Researchers at University of California Riverside (UCR) have presented new ways to make navigation systems work even without satellites. The newly designed system uses alternate radio signals like Wi-Fi and LTE for location data.

UCR PhD candidate Joshua Morales and his assistant Zak Kassas have developed a new inertial plus satellite navigation system that is able to use radio signals like Wi-Fi, mobile phone signals, TV transmissions, and AM/FM Radio to provide accurate navigations details, even when satellites are out of range.

The researchers claim that the current GPS navigation system isn’t accurate enough for an autonomous vehicle to rely on them fully, especially in areas where a satellite signal cannot be received.

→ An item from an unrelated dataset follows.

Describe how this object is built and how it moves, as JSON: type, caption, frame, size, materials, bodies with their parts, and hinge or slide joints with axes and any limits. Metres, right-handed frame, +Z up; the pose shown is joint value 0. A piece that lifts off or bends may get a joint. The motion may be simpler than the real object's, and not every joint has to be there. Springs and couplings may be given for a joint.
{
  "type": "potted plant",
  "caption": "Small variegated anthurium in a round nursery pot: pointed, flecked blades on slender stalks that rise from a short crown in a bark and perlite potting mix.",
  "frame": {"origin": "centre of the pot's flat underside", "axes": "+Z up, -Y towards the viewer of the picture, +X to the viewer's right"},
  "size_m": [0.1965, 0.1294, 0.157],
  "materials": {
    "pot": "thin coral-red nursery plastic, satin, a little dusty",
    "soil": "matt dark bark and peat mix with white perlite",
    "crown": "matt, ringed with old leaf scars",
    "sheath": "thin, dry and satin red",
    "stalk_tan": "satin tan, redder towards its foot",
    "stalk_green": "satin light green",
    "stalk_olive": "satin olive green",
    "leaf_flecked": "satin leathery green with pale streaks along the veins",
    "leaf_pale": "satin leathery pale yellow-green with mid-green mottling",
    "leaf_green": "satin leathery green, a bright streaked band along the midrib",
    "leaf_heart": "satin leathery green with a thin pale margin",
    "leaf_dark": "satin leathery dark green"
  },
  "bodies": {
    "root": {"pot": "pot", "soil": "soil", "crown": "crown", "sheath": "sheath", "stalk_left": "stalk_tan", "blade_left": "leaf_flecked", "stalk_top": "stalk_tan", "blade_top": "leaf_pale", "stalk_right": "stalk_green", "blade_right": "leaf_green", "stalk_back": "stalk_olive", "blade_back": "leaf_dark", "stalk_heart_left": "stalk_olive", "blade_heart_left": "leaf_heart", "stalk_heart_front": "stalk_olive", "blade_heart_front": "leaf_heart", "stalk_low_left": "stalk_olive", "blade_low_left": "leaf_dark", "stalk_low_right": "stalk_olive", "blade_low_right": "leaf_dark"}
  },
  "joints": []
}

With autonomous vehicles seemingly on the horizon, Morales has designed a new way to provide accurate navigation with the help of radio signals. This navigation system eliminates the need to rely on satellite signals, and is the perfect solution for any potential GPS range/ jamming issues.

This research was presented in September at a navigation system conference. The researchers demonstrated how far radio signals have come, and their alternative usage. For those unaware, the decades-old GPS system has weakened over time, and issues like jamming and resiliency are now cropping up.

Calling the radio signals the “signals of opportunity” (SOO), the researchers say that using them will be challenging. While the vehicle is moving and the navigation systems loses connection to GPS satellites temporarily, it can take advantage of these radio signals to detect accurate location data. Just to explain how this works, UCR has also published a second paper showing how LTE signals can specifically be used to provide location data.